Je crois que les deux « niveaux » vont la porter désormais, avec parfois des conflits de leadership territorial, et ce même avec des élus de couleur politique identique (comme entre Jean-Paul Huchon et Bertrand Delanoë par exemple).

Les deux faits majeurs que sont la récurrence de la modernisation par la régionalisation et le renforcement du pouvoir des grandes métropoles urbaines adossées aux communes vont continuer à se développer de manière simultanée, avec des combinaisons variables selon les territoires.
Cette dualité présente d’ailleurs un risque : celui de conforter la représentation - largement discutable - de la fracture territoriale, avec d’un côté des métropoles profitant de la dynamique des villes, et de l’autre des Régions s’occupant des territoires oubliés, une « France périphérique » selon la thèse du géographe Christophe Guilluy.

En réalité, les différents niveaux de pouvoir sont pour moi condamnés à s’entendre. Le développement de l’enseignement supérieur et de la recherche par exemple passe par des politiques et des financements combinés Région/Métropole.
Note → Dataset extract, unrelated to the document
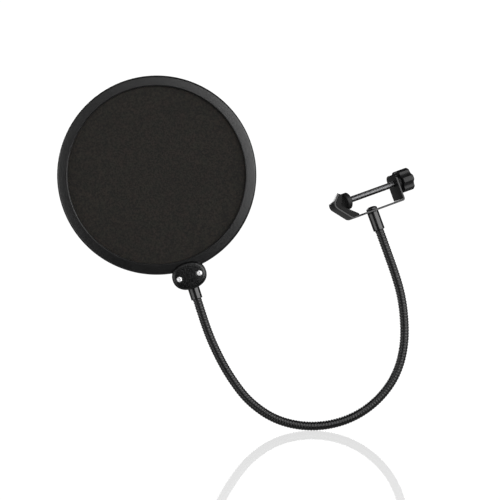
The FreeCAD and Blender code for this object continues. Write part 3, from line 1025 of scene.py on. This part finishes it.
middles = [nearest_s((a + b) / 2) for a, b in zip(chain[:-1], chain[1:])]
cuts = [0.0] + middles + [float(curve_s[-1])]
count = len(chain) - 1
for i in range(count + 1):
    piece = neck_sleeve("neck_sleeve_%02d" % i, cuts[i], cuts[i + 1])
    held = sorted(set(k for k in (i, i + 1) if 1 <= k <= count))
    replaced = ["neck_winding_%02d" % k for k in held] + ["neck_spring_%02d" % k for k in held]
    if i == 0:
        dress(piece, neck_black, "neck_01", "neck_black", *replaced)
    elif i == count:
        dress(piece, neck_black, "head", "neck_black", *replaced)
    else:
        dress(piece, neck_black, None, "neck_black", *replaced)
        a, b = curve_at(cuts[i]), curve_at(cuts[i + 1])
        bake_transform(piece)

# ---------------------------------------------------------------- head: rims, hoops, screens
rim_outline = fillet(
    [
        (RIM_IN_R, -RIM_HALF + 0.75), (RIM_IN_R + 0.62, -RIM_HALF),
        (RIM_R - 1.0, -RIM_HALF + 1.25), (RIM_R, -RIM_HALF + 2.6),
        (RIM_R, -0.02), (RIM_R - RIM_WALL, -0.02),
        (RIM_R - RIM_WALL, -RIM_HALF + RIM_FACE), (RIM_IN_R, -RIM_HALF + RIM_FACE),
    ],
    [0.4, 0.5, 1.6, 1.8, 0.2, 0.1, 0.1, 0.25],
    7,
)
hoop_outline = fillet(
    [
        (70.6, -RIM_HALF + RIM_FACE + MESH_T), (RIM_R - RIM_WALL - 0.05, -RIM_HALF + RIM_FACE + MESH_T),
        (RIM_R - RIM_WALL - 0.05, -0.02), (72.2, -0.02), (70.6, -RIM_HALF + RIM_FACE + MESH_T + 1.6),
    ],
    0.25,
    4,
)


def screen_mesh(name, side):
    """A stretched disc with a little slack inside the rim: faint tension ripples near its edge."""
    around, seed = 192, 5 if side < 0 else 9
    rng = np.random.default_rng(seed)
    # each ripple: waves round the edge, phase, strength
    waves = [(int(rng.integers(5, 29)), rng.uniform(0, 2 * math.pi), rng.uniform(0.3, 1.0)) for i in range(9)]
    radii = [0.0] + list(np.linspace(3.0, 63.0, 21)) + list(np.linspace(64.5, RIM_IN_R - 0.3, 6))
    radii += [RIM_IN_R + 0.4, 72.0, MESH_R - 0.1]

    def height(r, t):
        if r >= RIM_IN_R:
            return 0.0
        fall = (r / RIM_IN_R) ** 3 * (1 - (r / RIM_IN_R) ** 6)
        ripple = sum(w * math.sin(k * t + p) for k, p, w in waves) / 9
        slack = 0.55 * (1 - (r / RIM_IN_R) ** 2)
        return slack + 0.28 * fall * ripple

    profile = [(r, 1) for r in radii] + [(MESH_R, 0.5)] + [(r, 0) for r in reversed(radii)]
    verts, rows, faces = [], [], []
    face_y = -RIM_HALF + RIM_FACE
    for r, layer in profile:
        line = []
        for k in range(around if r > 0 else 1):
            t = 2 * math.pi * k / around
            y = face_y + MESH_T * (1 - layer) - height(r, t)
            line.append(len(verts))
            verts.append((r * math.cos(t), -side * y, r * math.sin(t)))
        rows.append(line)
    for p, q in zip(rows, rows[1:]):
        join_rows(p, q, faces)
    return outward(new_piece(name, verts, faces, HEAD))


for side, word in ((-1, "front"), (1, "rear")):
    flip = HEAD @ Matrix.Diagonal((1, -side, 1, 1)) @ ON_Y
    rim = turned(word + "_rim_ring", rim_outline, flip, 288)
    dress(rim, rim_plastic, "head", "rim_plastic", word + "_rim")
    hoop = turned(word + "_hoop_ring", hoop_outline, flip, 192)
    dress(hoop, hoop_plastic, "head", "hoop_plastic", word + "_hoop")
    screen = screen_mesh(word + "_screen_weave", side)
    dress(screen, screen_nylon, "head", "screen_nylon", word + "_screen")


# ---------------------------------------------------------------- housing
def oval_ring(inset, y, scale=1.0):
    """The housing's outline, a little squarer than an ellipse, moved inwards by inset."""
    points = []
    for k in range(96):
        t = 2 * math.pi * k / 96
        c, s = math.cos(t), math.sin(t)
        x = (HOUSING_TAN / 2 - inset) * math.copysign(abs(c) ** (2 / HOUSING_SQUARE), c)
        z = (HOUSING_RAD / 2 - inset) * math.copysign(abs(s) ** (2 / HOUSING_SQUARE), s)
        points.append((x * scale, y, z * scale - HOUSING_D))
    return points


def housing_piece(name, side):
    """One shell of the housing: straight walls, a rounded rim and a slightly crowned face."""
    rings = []
    side_profile = [(0.3, -0.02), (0.08, -0.1), (0.0, -0.3), (0.0, -2.5), (0.0, -5.0), (0.0, -7.0)]
    for inset, y in side_profile:
        rings.append(oval_ring(inset, y))
    corner, steps = 2.9, 9
    for k in range(1, steps + 1):
        a = math.pi / 2 * k / steps * 0.93
        rings.append(oval_ring(corner * (1 - math.cos(a)), -7.0 - corner * math.sin(a)))
    last = corner * (1 - math.cos(math.pi / 2 * 0.93))
    top = -7.0 - corner * math.sin(math.pi / 2 * 0.93)
    for k in range(1, 10):
        share = 1 - k / 10
        rings.append(oval_ring(last, top - 0.32 * (1 - share**2), share))
    rings = [[(x, -side * y, z) for x, y, z in ring] for ring in rings]
    return rings_piece(name, rings, HEAD)


def axis_at(x, z, side):
    """A frame on the head whose Z axis points out of the housing's front or rear."""
    turn = Matrix(((1, 0, 0, 0), (0, 0, side, 0), (0, 1, 0, 0), (0, 0, 0, 1)))
    return HEAD @ Matrix.Translation((x * MM, 0, z * MM)) @ turn


front_house = housing_piece("front_housing_shell", -1)
rear_house = housing_piece("rear_housing_shell", 1)
SEAT = HOUSING_HALF - 2.0
cutters = []
for side in (-1, 1):
    at = axis_at(side * SCREW_TAN, -SCREW_D, -1)
    bore = [(0, SEAT), (2.75, SEAT), (2.75, 9.75), (3.15, 10.2), (3.3, 11.0), (0, 11.0)]
    cutters.append(turned("bore", bore, at, 56, closed=False))
carve(front_house, cutters)
dress(front_house, housing_plastic, "head", "housing_plastic", "housing_front")
dress(rear_house, housing_plastic, "head", "housing_plastic", "housing_rear")

heads = []
for side in (-1, 1):
    at = axis_at(side * SCREW_TAN, -SCREW_D, -1)
    quarter = [math.pi / 2 * k / 10 for k in range(11)]
    dome = [(SCREW_HEAD_R * math.sin(a), SEAT + 1.0 + 0.6 * math.cos(a)) for a in quarter]
    shank = [(1.3, SEAT + 0.02), (1.3, SEAT - 6.0), (0, SEAT - 7.0)]
    outline = dome + [(SCREW_HEAD_R, SEAT + 0.15), (SCREW_HEAD_R - 0.1, SEAT + 0.02)] + shank
    screw_head = turned("head_screw", outline, at, 56, closed=False)
    carve(screw_head, cross_cutter(0.7, 3.1, 1.1, SEAT + 1.6, at, 25.0 + 20.0 * side))
    heads.append(screw_head)
screws = joined("housing_screw_pair", heads)
dress(screws, screw_bright, "head", "screw_bright", "housing_screws")

# ---------------------------------------------------------------- camera
VIEW_WIDTH = 0.38935
VIEW_AT = Vector((-0.06899, 0.01216, -0.03574))
DISTANCE = 2.4
camera_data = bpy.data.cameras.new("camera")
camera_data.sensor_width = 36.0
camera_data.lens = 36.0 * DISTANCE / VIEW_WIDTH
camera_data.clip_end = 60.0
camera = bpy.data.objects.new("camera", camera_data)
camera.location = VIEW_AT + Vector((0, -DISTANCE, 0))
camera.rotation_euler = (math.radians(90), 0, 0)
bpy.context.scene.collection.objects.link(camera)
bpy.context.scene.camera = camera

# ---------------------------------------------------------------- studio
scene = bpy.context.scene
scene.view_settings.view_transform = "Standard"
scene.view_settings.look = "None"

floor_z = cad_box[0][2] - 0.0002
floor_mesh = bpy.data.meshes.new("floor")
reach = 3.9
floor_mesh.from_pydata(
    [(-reach, -reach, floor_z), (reach, -reach, floor_z), (reach, reach, floor_z), (-reach, reach, floor_z)],
    [],
    [(0, 1, 2, 3)],
)
floor = bpy.data.objects.new("floor", floor_mesh)
scene.collection.objects.link(floor)
# A faint mirror near the object, strongest at a grazing angle. The rest of it lets the white
# surroundings through, so that nothing is hidden when the head swings below its level.
MIRROR_SHARE = 0.42
MIRROR_FULL_TO = 1.1
MIRROR_GONE_AT = 1.6
n = Nodes("floor")
white = n.add("ShaderNodeBsdfTransparent")
gloss = n.add("ShaderNodeBsdfGlossy", Color=(1.0, 1.0, 1.0, 1.0), Roughness=0.02)
facing = n.add("ShaderNodeLayerWeight", Blend=0.5)
grazing = n.maths("MULTIPLY", n.maths("POWER", facing.outputs["Facing"], 6.0), MIRROR_SHARE)
away = n.add("ShaderNodeVectorMath", operation="LENGTH")
n.link(n.coordinates(), away.inputs[0])
nearness = n.ranged(away.outputs["Value"], MIRROR_FULL_TO, MIRROR_GONE_AT, 1.0, 0.0)
share = n.maths("MULTIPLY", grazing, nearness)
mix = n.add("ShaderNodeMixShader")
n.link(share, mix.inputs[0])
n.link(white.outputs[0], mix.inputs[1])
n.link(gloss.outputs[0], mix.inputs[2])
n.tree.nodes.remove(n.shader)
n.link(mix.outputs[0], n.out.inputs["Surface"])
floor.data.materials.append(n.material)
floor.visible_diffuse = False
floor.visible_glossy = False


def backdrop(name, place, width, height):
    """A bright wall far behind the object, which only the floor's reflection shows."""
    mesh = bpy.data.meshes.new(name)
    across = Vector((place[1], -place[0], 0)).normalized() * width / 2
    low, high = Vector(place), Vector(place) + Vector((0, 0, height))
    mesh.from_pydata([low - across, low + across, high + across, high - across], [], [(0, 1, 2, 3)])
    wall = bpy.data.objects.new(name, mesh)
    scene.collection.objects.link(wall)
    n = Nodes(name)
    glow = n.add("ShaderNodeEmission", Strength=1.06)
    n.tree.nodes.remove(n.shader)
    n.link(glow.outputs[0], n.out.inputs["Surface"])
    mesh.materials.append(n.material)
    wall.visible_camera = False
    wall.visible_diffuse = False


backdrop("wall_behind", (-0.07, 4.0, floor_z), 2.2, 0.75)
backdrop("wall_left", (-4.0, 0.0, floor_z), 2.2, 0.75)
backdrop("wall_right", (4.0, 0.0, floor_z), 2.2, 0.75)

world = bpy.data.worlds.new("studio")
world.use_nodes = True
scene.world = world
tree = world.node_tree
tree.nodes.clear()
seen = tree.nodes.new("ShaderNodeBackground")
seen.inputs["Color"].default_value = (1.0, 1.0, 1.0, 1.0)
seen.inputs["Strength"].default_value = 1.05
unseen = tree.nodes.new("ShaderNodeBackground")
unseen.inputs["Color"].default_value = (1.0, 1.0, 1.0, 1.0)
# what the object mirrors: a dark room, with a paler table behind it and a paler floor right below
way = tree.nodes.new("ShaderNodeTexCoord")
parts = tree.nodes.new("ShaderNodeSeparateXYZ")
tree.links.new(way.outputs["Generated"], parts.inputs[0])


def ramp(socket, low, high, to_low, to_high):
    node = tree.nodes.new("ShaderNodeMapRange")
    for key, value in zip(("From Min", "From Max", "To Min", "To Max"), (low, high, to_low, to_high)):
        node.inputs[key].default_value = value
    tree.links.new(socket, node.inputs["Value"])
    return node.outputs["Result"]


table = tree.nodes.new("ShaderNodeMath")
table.operation = "MULTIPLY"
tree.links.new(ramp(parts.outputs["Z"], -0.03, -0.25, 0.0, 1.0), table.inputs[0])
tree.links.new(ramp(parts.outputs["Y"], 0.1, 0.6, 0.0, 0.2), table.inputs[1])
room = tree.nodes.new("ShaderNodeMath")
room.operation = "ADD"
room.inputs[1].default_value = 0.05
tree.links.new(table.outputs[0], room.inputs[0])
below = tree.nodes.new("ShaderNodeMath")
below.operation = "ADD"
tree.links.new(room.outputs[0], below.inputs[0])
tree.links.new(ramp(parts.outputs["Z"], -0.55, -0.95, 0.0, 0.25), below.inputs[1])
tree.links.new(below.outputs[0], unseen.inputs["Strength"])
path = tree.nodes.new("ShaderNodeLightPath")
mix = tree.nodes.new("ShaderNodeMixShader")
out = tree.nodes.new("ShaderNodeOutputWorld")
tree.links.new(path.outputs["Is Camera Ray"], mix.inputs[0])
tree.links.new(unseen.outputs[0], mix.inputs[1])
tree.links.new(seen.outputs[0], mix.inputs[2])
tree.links.new(mix.outputs[0], out.inputs[0])


def softbox(name, azimuth, elevation, distance, width, height, radiance):
    """A soft rectangle of light that faces the object. Azimuth 0 is the camera's side, 90 its right."""
    a, e = math.radians(azimuth), math.radians(elevation)
    way = Vector((math.sin(a) * math.cos(e), -math.cos(a) * math.cos(e), math.sin(e)))
    data = bpy.data.lights.new(name, "AREA")
    data.shape = "RECTANGLE"
    data.size = width
    data.size_y = height
    data.energy = radiance * math.pi * width * height
    light = bpy.data.objects.new(name, data)
    light.location = Vector(VIEW_AT) + way * distance
    light.rotation_euler = (-way).to_track_quat("-Z", "Y").to_euler()
    light.visible_camera = False
    scene.collection.objects.link(light)
    return light


softbox("right_box", 50.0, 16.0, 1.7, 2.3, 1.8, 3.6)
softbox("left_box", -60.0, -4.0, 1.7, 1.6, 1.5, 1.9)
softbox("top_box", -10.0, 33.0, 1.8, 1.4, 0.5, 1.6)
softbox("back_left_box", -150.0, 19.0, 1.8, 0.8, 0.8, 7.5)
Comment se présente l’avenir ?

C’est une question très ouverte.
Il n’y a plus une pertinence unique et absolue sur ce que serait le bon périmètre. La multiplicité des compromis a réduit la radicalité de la réforme et brouillé son sens. Mais la loi a permis de rebattre les cartes. Il y a à la fois une forte aspiration à aller vers un échelon plus englobant pour être à la hauteur des flux et des échanges qui traversent les territoires, et la volonté de valoriser des ressources subjectives et identitaires d’appartenance à un territoire.

Une dynamique s’est enclenchée, avec des effets en cascade et différentes recompositions. Les deux départements du Haut-Rhin et du Bas-Rhin souhaitent fusionner... pour « reconstituer » l’Alsace. Les deux Savoie envisagent de faire de même.
La Région Nord Pas de Calais Picardie elle est tiraillée entre une double métropolisation : en direction de l’Ile de France et, au-delà de Lille, en direction de la vaste aire métropolitaine nord-ouest européenne.

La nouvelle carte territoriale n’est clairement pas un aboutissement mais un début.